Industrial work up to now had been funded in a series of small tranches as ESA governments reviewed their options following NASA’s decision earlier this year to withdraw from the ExoMars project.

ExoMars is a two-mission project that is considered as a single program at ESA. The second mission, scheduled for launch in 2018, will carry an ESA-built Mars rover and a second entry, descent and landing module, this one built 80 percent by Russia and 20 percent by ESA, according to the ESA official.

As ESA managers had hoped, the arrival of the Russian space agency, Roscosmos, into the ExoMars partnership has saved the mission. NASA originally had agreed to provide Atlas 5 rockets for the 2016 and 2018 launches, and to divide with ESA the cost of the 2018 rover.

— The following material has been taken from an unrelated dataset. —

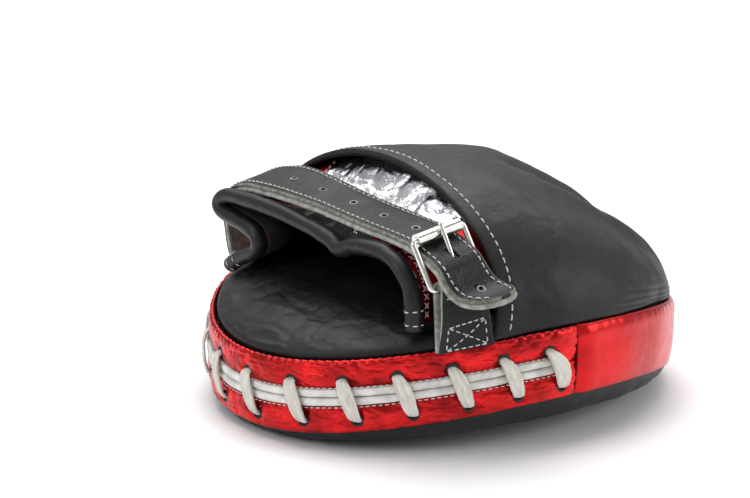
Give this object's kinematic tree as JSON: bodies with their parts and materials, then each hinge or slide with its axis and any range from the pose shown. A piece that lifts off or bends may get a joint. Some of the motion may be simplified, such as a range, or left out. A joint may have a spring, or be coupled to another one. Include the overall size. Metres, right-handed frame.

The ESA council has removed the immediate pressure on the program by agreeing to continue funding the 2016 mission. That funding was set to end by early April. The council nonetheless asked ESA Director-General Jean-Jacques Dordain to verify that it was not already too late to complete the ExoMars orbiter and the entry, descent and landing module and make the 2016 launch date.

Thales Alenia Space officials have said they could make the 2016 deadline if there were no more stops and starts to the program’s funding. Dordain is expected to confirm this by early April, a decision that would permit ESA’s check-writing body, the Industrial Policy Committee, to continue the money flow to the industrial team.

An option to delay ExoMars by two years, with launches in 2018 and 2020, was scrapped as an unnecessary waste of money as it would maintain the industrial team in place for two additional years.

But while the council decision removes an immediate problem for ExoMars, it does not solve the longer-term funding issue that has dogged the project for years.

ESA governments have approved an ExoMars spending limit of 1 billion euros ($1.3 billion). But despite more than three years of effort, program managers have been unable to secure more than 850 million euros in formal commitments from ESA member states.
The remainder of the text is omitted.